Talking on my imaginary phone...

So let's focus on the jumper, shall we?
I used an alpacca/peruvian wool blend yarn, super soft and not at all itchy. The pattern is of course the infamous Victory jumper from 1945, released in celebration of the end of WW2. It is written for a 34" bust, and a quick calculation showed it was easily graded up just by adding some more of the 9-stitch repeats. Easypeasy!

Get pattern here!

I obviously changed the colors. The original is navy, red and white, the colors of the Union Jack. The Norwegian flag sports the same colors, but I wanted it a little less patriotic. Maybe I'll do another one in red white and blue, as it is rather striking! Ah, the choices :)

The lovely waves magically appeared as the knit grew, the feather and fan pattern with it's increases and decreases does that. So all I had to remember was to change the color now and then. Despite using no 3 needles (2.5 for the ribbing), it was quite quick to knit. It made up nicely, too.
I did knit the neckband all in one after assembly, instead of separate for back and front as the pattern suggests, I think it is easier to get it nice-looking that way.

I did mention that it is a tad short. It looks fine in the photos, but I am dependant on some high waisted trousers, and I am still debating whether that is a good look for me. So a longer jumper would solve that conundrum, or maybe just wear it with a skirt. In any event, I love how the jumper turned out, and I would love another one!

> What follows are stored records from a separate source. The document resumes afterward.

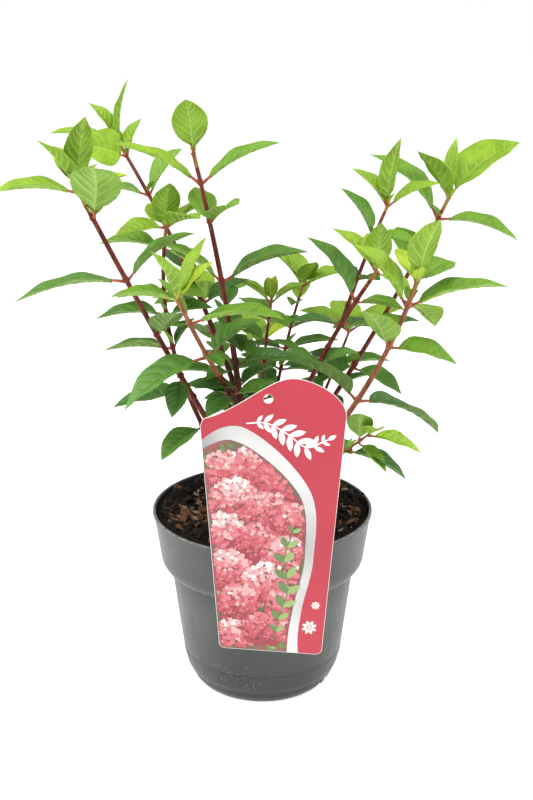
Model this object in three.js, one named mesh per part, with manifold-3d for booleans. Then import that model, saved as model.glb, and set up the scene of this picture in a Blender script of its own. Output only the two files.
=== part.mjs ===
import * as THREE from "three";
import { mergeVertices } from "three/addons/utils/BufferGeometryUtils.js";
import Module from "manifold-3d";

// A potted panicle hydrangea: nursery pot, soil plug, plant label, short trunk, boughs and leafy shoots.
// Millimetres, +Z up. The origin is the middle of the pot's flat underside, and -Y is the label's side.

const wasm = await Module();
wasm.setup();

// Driving dimensions. "gap" parts neighbours, and "limbRoom" is the room cut round a limb.
const gap = 0.3;
const limbRoom = 0.65;
const pot = {
  rimRadius: 95, height: 159.2, lipWidth: 1, lipFoot: 155.8, lipTop: 156.6,
  collarRadius: 89.2, collarFoot: 122, shoulderRadius: 79.9, shoulder: 107.5, shoulderTurns: [0, 45, 90],
  bodyTop: [79.4, 103], bodyFoot: [69.9, 26], base: [[57.8, 0], [62.2, 5], [67.4, 16]],
  wall: 1.7, floor: 3, floorRadius: 57, sides: 32,
  notchTurns: [25, 68, 112, 156, 197, 331], notchWidth: 15, notchHeight: 8, notchDepth: 7,
};
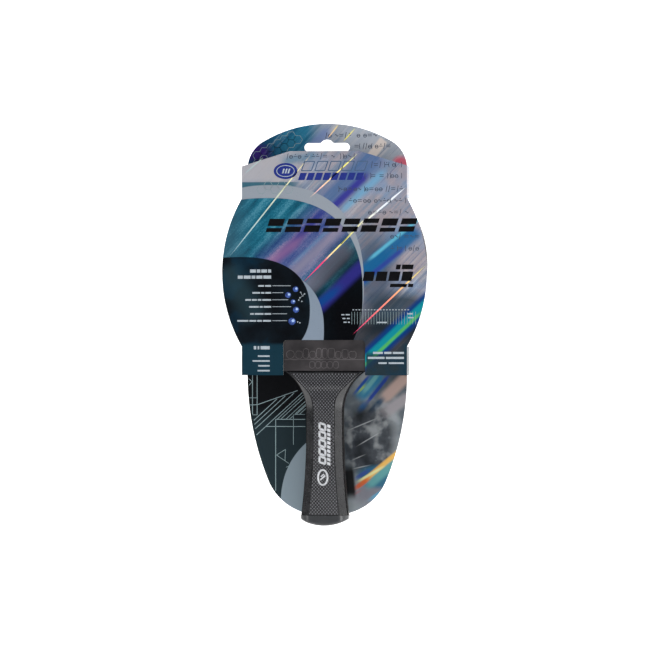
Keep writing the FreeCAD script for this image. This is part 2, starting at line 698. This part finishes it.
def make_back_card(doc):
    """The back card with its hang slot, and the four walls folded forward from it."""
    body = new_body(doc, "back_card")
    features = [pad(body, card_outline(body), "half", "card")]
    doc.recompute()
    for i, (low, high) in enumerate(SLEEVE_BANDS):
        low, high = card_band(low, high)
        strip = Profile(body, f"strip_{i}", "XZ_Plane")
        strip.rectangle("card_half - strip_overlap", low, "fold_half", high)
        features.append(pad(body, strip, f"strip_pad_{i}", "card"))
        doc.recompute()
        wall = Profile(body, f"wall_{i}", "XZ_Plane")
        wall.rectangle("fold_half - card", low, "fold_half", high)
        features.append(pad(body, wall, f"wall_pad_{i}", "card_wall_depth"))
        doc.recompute()
    mirror(body, features)
    doc.recompute()
    slot = Profile(body, "slot", "XZ_Plane")
    reach, radius = size("slot_half - slot_radius"), size("slot_radius")
    right = slot.arc((reach, 0), (reach, -radius), (reach, radius))
    upper = slot.line((reach, radius), (-reach, radius))
    left = slot.arc((-reach, 0), (-reach, radius), (-reach, -radius))
    lower = slot.line((-reach, -radius), (reach, -radius))
    for a, b in ((right, upper), (upper, left), (left, lower), (lower, right)):
        slot.rule("Tangent", a, END, b, START)
    slot.rule("Equal", right, left)
    slot.rule("Symmetric", right, CENTRE, left, CENTRE, *ORIGIN_POINT)
    slot.rule("Horizontal", upper)
    slot.drive("Radius", right, by="slot_radius")
    slot.reach(right, CENTRE, by="slot_half - slot_radius")
    pocket(body, slot, "slot_cut", "card", forward=True)
    hump = Profile(body, "hump", "XZ_Plane")
    rise = size("hump_radius")
    crown = hump.arc((0, 0), (rise, 0), (-rise, 0))
    chord = hump.line((-rise, 0), (rise, 0))
    hump.rule("Coincident", crown, END, chord, START)
    hump.rule("Coincident", chord, END, crown, START)
    hump.rule("Coincident", crown, CENTRE, *ORIGIN_POINT)
    hump.rule("Horizontal", chord)
    hump.drive("Radius", crown, by="hump_radius")
    pocket(body, hump, "hump_cut", "card", forward=True)
    return body


SLEEVE_INNER = (
    "middle + core_ply / 2 + inner_veneer + carbon_ply + outer_veneer + glue_sheet"
    " + sponge + topsheet + sleeve_clearance"
)


def sleeve_outline(body):
    """Half of the sleeve's front: shoulder, side, round ear, and the window that is open below."""
    profile = Profile(body, "outline", "XZ_Plane", SLEEVE_INNER)
    half, ear = size("sleeve_half"), size("ear_half")
    start, end = size("ear_start"), size("ear_end")
    window, window_z, rounding = (size(e) for e in ("window_half", "window_top", "window_radius"))
    chord, bulge = (start - end) / 2, ear - half
    ear_radius = (chord**2 + bulge**2) / (2 * bulge)
    top, shoulder, low = (size(e) for e in ("sleeve_top", "sleeve_shoulder", "sleeve_end"))
    top_half = size("sleeve_top_half")
    edges = [
        profile.line((0, top), (top_half, top)),
        profile.line((top_half, top), (half, shoulder)),
        profile.line((half, shoulder), (half, start)),
        profile.arc((ear - ear_radius, (start + end) / 2), (half, end), (half, start)),
        profile.line((half, end), (half, low)),
        profile.line((half, low), (window, low)),
        profile.line((window, low), (window, window_z - rounding)),
        profile.arc(
            (window - rounding, window_z - rounding),
            (window, window_z - rounding),
            (window - rounding, window_z),
        ),
        profile.line((window - rounding, window_z), (0, window_z)),
        profile.line((0, window_z), (0, top)),
    ]
    upper, slope, side, ear_arc, lower_side, foot, jamb, corner, head, axis = edges
    profile.rule("Coincident", upper, END, slope, START)
    profile.rule("Coincident", slope, END, side, START)
    profile.rule("Coincident", side, END, ear_arc, END)
    profile.rule("Coincident", ear_arc, START, lower_side, START)
    profile.rule("Coincident", lower_side, END, foot, START)
    profile.rule("Coincident", foot, END, jamb, START)
    profile.rule("Tangent", jamb, END, corner, START)
    profile.rule("Tangent", corner, END, head, START)
    profile.rule("Coincident", head, END, axis, START)
    profile.rule("Coincident", axis, END, upper, START)
    for edge in (upper, foot, head):
        profile.rule("Horizontal", edge)
    for edge in (side, lower_side, jamb):
        profile.rule("Vertical", edge)
    profile.rule("PointOnObject", axis, START, UPRIGHT_AXIS)
    profile.rule("PointOnObject", axis, END, UPRIGHT_AXIS)
    profile.level(upper, START, by="sleeve_top")
    profile.reach(upper, END, by="sleeve_top_half")
    profile.reach(side, START, by="sleeve_half")
    profile.level(side, START, by="sleeve_shoulder")
    profile.level(side, END, by="ear_start")
    profile.level(lower_side, START, by="ear_end")
    profile.reach(lower_side, START, by="sleeve_half")
    profile.drive(
        "Radius",
        ear_arc,
        by="( ( ear_start - ear_end ) * ( ear_start - ear_end ) / 4"
        " + ( ear_half - sleeve_half ) * ( ear_half - sleeve_half ) )"
        " / ( 2 * ( ear_half - sleeve_half ) )",
    )
    profile.level(foot, START, by="sleeve_end")
    profile.reach(foot, END, by="window_half")
    profile.drive("Radius", corner, by="window_radius")
    profile.level(head, START, by="window_top")
    return profile


def make_front_sleeve(doc):
    """The sleeve's printed front and the four walls folded back from it."""
    body = new_body(doc, "front_sleeve")
    features = [pad(body, sleeve_outline(body), "half", "sleeve_card")]
    doc.recompute()
    for i, (low, high) in enumerate(SLEEVE_BANDS):
        wall = Profile(body, f"wall_{i}", "XZ_Plane", "wall_gap")
        wall.rectangle("sleeve_half - sleeve_card", low, "sleeve_half", high)
        depth = f"{SLEEVE_INNER} + sleeve_card - wall_gap"
        features.append(pad(body, wall, f"wall_pad_{i}", depth))
        doc.recompute()
    mirror(body, features)
    return body


def make_glue_patches(doc):
    """Four patches of glue on the card's walls, which hold the sleeve's walls: one box a patch."""
    boxes = []
    for low, high in SLEEVE_BANDS:
        low, high = card_band(low, high)
        for side in (1, -1):
            box = doc.addObject("Part::Box", "glue_patch")
            left = "fold_half" if side > 0 else "0 - ( fold_half + glue_patch )"
            sizes = {
                "Length": "glue_patch",
                "Width": "card_wall_depth - card - 2 * glue_margin",
                "Height": f"( {high} ) - ( {low} ) - 2 * glue_margin",
                "Placement.Base.x": left,
                "Placement.Base.y": "0 - ( card_wall_depth - glue_margin )",
                "Placement.Base.z": f"{low} + glue_margin",
            }
            for name, expression in sizes.items():
                box.setExpression(name, bound(expression))
            boxes.append(box)
    doc.recompute()
    patches = doc.addObject("Part::Compound", "glue_patches")
    patches.Label = "glue_patches"
    patches.Links = boxes
    patches.Placement = FreeCAD.Placement()
    return patches


def check(doc, sub_parts):
    """Stops on anything that failed to compute, or isn't one valid closed solid a piece."""
    for item in doc.Objects:
        if {"Invalid", "Error"} & set(item.State):
            raise RuntimeError(f"{item.Label} failed: {item.State}")
    for item in sub_parts:
        shape = item.Shape
        if shape.isNull() or not shape.isValid() or not shape.Solids:
            raise RuntimeError(f"{item.Label} has no valid solid")
        box = shape.BoundBox
        print(
            f"{item.Label:22s} {len(shape.Solids)} solid(s) {shape.Volume / 1000:8.2f} cm3  "
            f"x {box.XMin:.1f}..{box.XMax:.1f}  y {box.YMin:.2f}..{box.YMax:.2f}  "
            f"z {box.ZMin:.1f}..{box.ZMax:.1f}"
        )


def main():
    doc = FreeCAD.newDocument("table_tennis_paddle")
    make_sheet(doc)
    sub_parts = make_layers(doc)
    sub_parts.append(make_edge_tape(doc))
    sub_parts.append(make_handle_shell(doc, "front_handle_shell", 1))
    sub_parts.append(make_handle_shell(doc, "back_handle_shell", -1))
    sub_parts.append(make_end_cap(doc))
    sub_parts.append(make_back_card(doc))
    sub_parts.append(make_front_sleeve(doc))
    sub_parts.append(make_glue_patches(doc))
    doc.recompute()
    check(doc, sub_parts)
    os.makedirs(PARTS_FOLDER, exist_ok=True)
    for item in sub_parts:
        item.Shape.exportStep(os.path.join(PARTS_FOLDER, f"{item.Label}.step"))


main()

Knitting is kind of a winter activity for me, so we'll see if the needles get shelved!
How about you?

Sunday, 5 April 2015

Colette Ceylon muslin #2

Hello people! I've had the best Easter break ever!
Ten uninterupted days of sewing bliss. No rushing, just pure enjoyment. Aaahhh....!

And here is the result; my second version of the Colette Ceylon!
Early on I kind of loved it, and decided to treat it like a final version. I wanted to check out how it would behave with buttons, so I fitted it with all 16 self covered buttons. The insides were all finished with Berthas overlock stitch, and look super neat.

The fabric is actually a good quality cotton seersucker duvet cover in a super pistachio green. I got it many years ago from my mothers auntie Mary, and I never took it out of it's packaging 'cause it was too short for my duvets. It feels nice to make use of it, especially since it turned out so great. I am sure auntie Mary would approve, God rest her soul.

I made just a few alterations from the first version. The sleeves were widened just a bit, and I finished them with bias binding. I took some of the curve out of the midriff piece, cause let's face it; I am not that curvy. I also added one and a half inch to the overall width of the dress, to fix the riding up issue. I can see from some of the pictures that it still looks like it wants to migrate upwards in the back. I might try shorten the midriff a little on the final dress.
I decided to do nothing to the armscye, and I think the fit is good as is.

I really like all the small gather details on the bodice front and back, it makes a great shape and adds interest to a plain colored dress. I am still making another one in printed fabric for the Spring for Cotton sewalong, and I am excited to see it in some print.

I also decided to start signing my me-mades, so I embroidered a little S inside the neck facing. Just a little finishing touch, and something to identify my dresses when I am old and grey :)

So did you have a great Easter? Did you make something fabulous?